WRITTEN REQUEST =>
Give back an exact copy of the lines from the start of the material through the line bearing "node material under". Include both ends and nothing else.

GIVEN INFORMATION =>
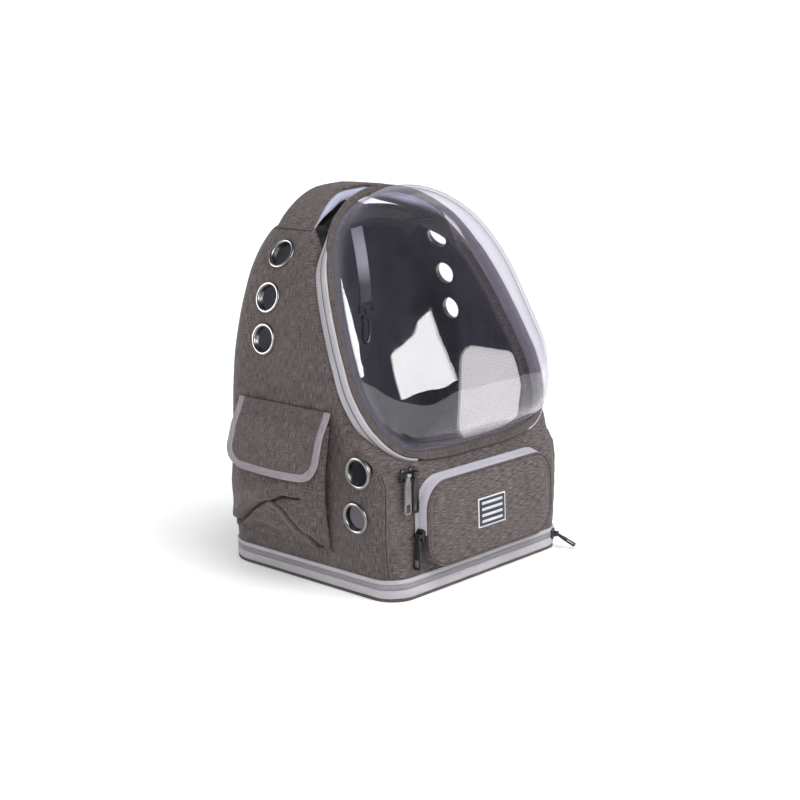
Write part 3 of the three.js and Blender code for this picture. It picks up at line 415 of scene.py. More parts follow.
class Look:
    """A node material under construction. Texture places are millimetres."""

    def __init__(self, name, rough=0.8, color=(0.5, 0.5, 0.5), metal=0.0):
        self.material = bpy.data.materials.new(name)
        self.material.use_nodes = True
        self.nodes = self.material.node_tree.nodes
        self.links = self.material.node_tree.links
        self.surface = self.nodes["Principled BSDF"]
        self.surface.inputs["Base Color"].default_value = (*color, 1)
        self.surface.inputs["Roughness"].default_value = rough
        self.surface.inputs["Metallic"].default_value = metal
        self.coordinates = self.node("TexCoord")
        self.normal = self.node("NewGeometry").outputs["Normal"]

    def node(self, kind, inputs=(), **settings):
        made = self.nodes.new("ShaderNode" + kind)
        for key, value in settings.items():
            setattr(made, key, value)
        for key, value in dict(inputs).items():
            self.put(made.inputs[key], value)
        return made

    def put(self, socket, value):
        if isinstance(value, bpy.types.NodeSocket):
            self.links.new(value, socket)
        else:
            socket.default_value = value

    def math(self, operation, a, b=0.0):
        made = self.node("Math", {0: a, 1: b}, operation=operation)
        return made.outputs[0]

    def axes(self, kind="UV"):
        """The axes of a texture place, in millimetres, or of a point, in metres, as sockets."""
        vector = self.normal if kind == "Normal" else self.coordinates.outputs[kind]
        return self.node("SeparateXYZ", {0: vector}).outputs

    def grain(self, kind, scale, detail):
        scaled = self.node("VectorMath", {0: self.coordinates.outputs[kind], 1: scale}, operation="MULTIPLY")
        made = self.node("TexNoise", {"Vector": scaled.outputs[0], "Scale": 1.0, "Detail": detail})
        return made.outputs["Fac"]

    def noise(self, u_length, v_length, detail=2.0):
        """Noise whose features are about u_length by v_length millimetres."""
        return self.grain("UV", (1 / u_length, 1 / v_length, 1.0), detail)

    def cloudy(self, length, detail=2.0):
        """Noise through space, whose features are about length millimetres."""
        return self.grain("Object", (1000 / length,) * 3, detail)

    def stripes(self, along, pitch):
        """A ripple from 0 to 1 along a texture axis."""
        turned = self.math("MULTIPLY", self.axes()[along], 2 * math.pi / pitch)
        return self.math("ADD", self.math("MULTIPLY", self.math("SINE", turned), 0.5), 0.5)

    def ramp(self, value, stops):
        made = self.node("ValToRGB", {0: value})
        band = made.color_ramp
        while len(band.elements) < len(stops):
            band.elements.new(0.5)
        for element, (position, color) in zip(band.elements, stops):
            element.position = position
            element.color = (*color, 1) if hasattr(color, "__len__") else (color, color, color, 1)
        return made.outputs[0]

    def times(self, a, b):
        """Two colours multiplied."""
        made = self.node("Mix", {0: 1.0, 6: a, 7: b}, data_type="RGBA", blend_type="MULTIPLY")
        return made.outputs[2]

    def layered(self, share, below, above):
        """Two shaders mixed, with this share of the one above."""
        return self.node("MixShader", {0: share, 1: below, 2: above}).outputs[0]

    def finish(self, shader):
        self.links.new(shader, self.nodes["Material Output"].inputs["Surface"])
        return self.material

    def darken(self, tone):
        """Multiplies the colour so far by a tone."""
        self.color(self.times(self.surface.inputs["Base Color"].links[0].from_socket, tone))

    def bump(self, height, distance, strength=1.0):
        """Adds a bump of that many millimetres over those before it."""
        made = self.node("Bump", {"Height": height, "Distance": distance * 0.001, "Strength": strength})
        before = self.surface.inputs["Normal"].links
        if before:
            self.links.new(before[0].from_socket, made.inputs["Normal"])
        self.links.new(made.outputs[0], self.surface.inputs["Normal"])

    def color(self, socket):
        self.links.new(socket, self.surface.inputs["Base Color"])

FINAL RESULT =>
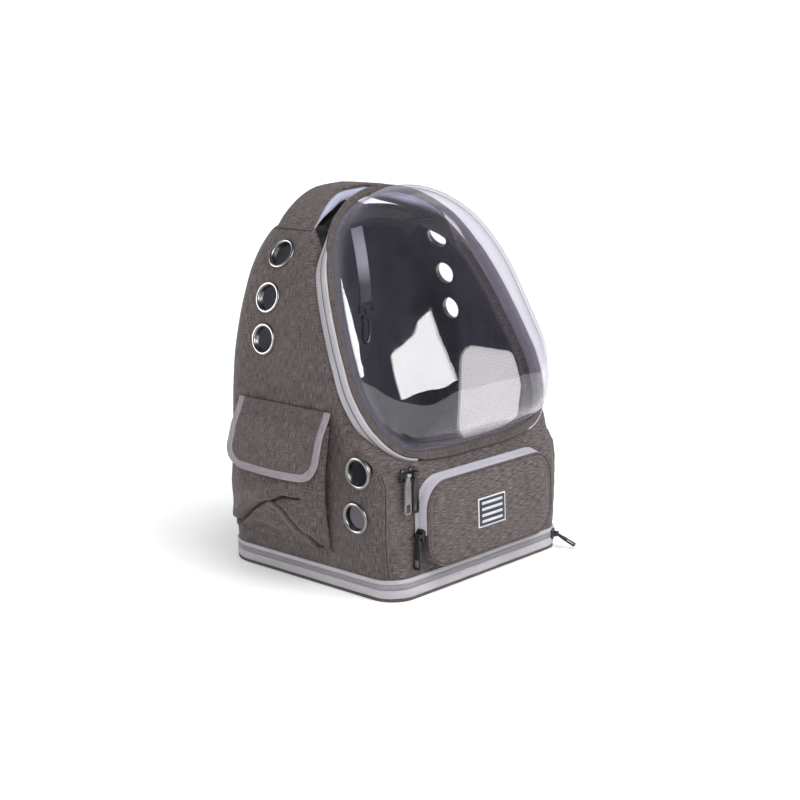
Write part 3 of the three.js and Blender code for this picture. It picks up at line 415 of scene.py. More parts follow.
class Look:
    """A node material under construction. Texture places are millimetres."""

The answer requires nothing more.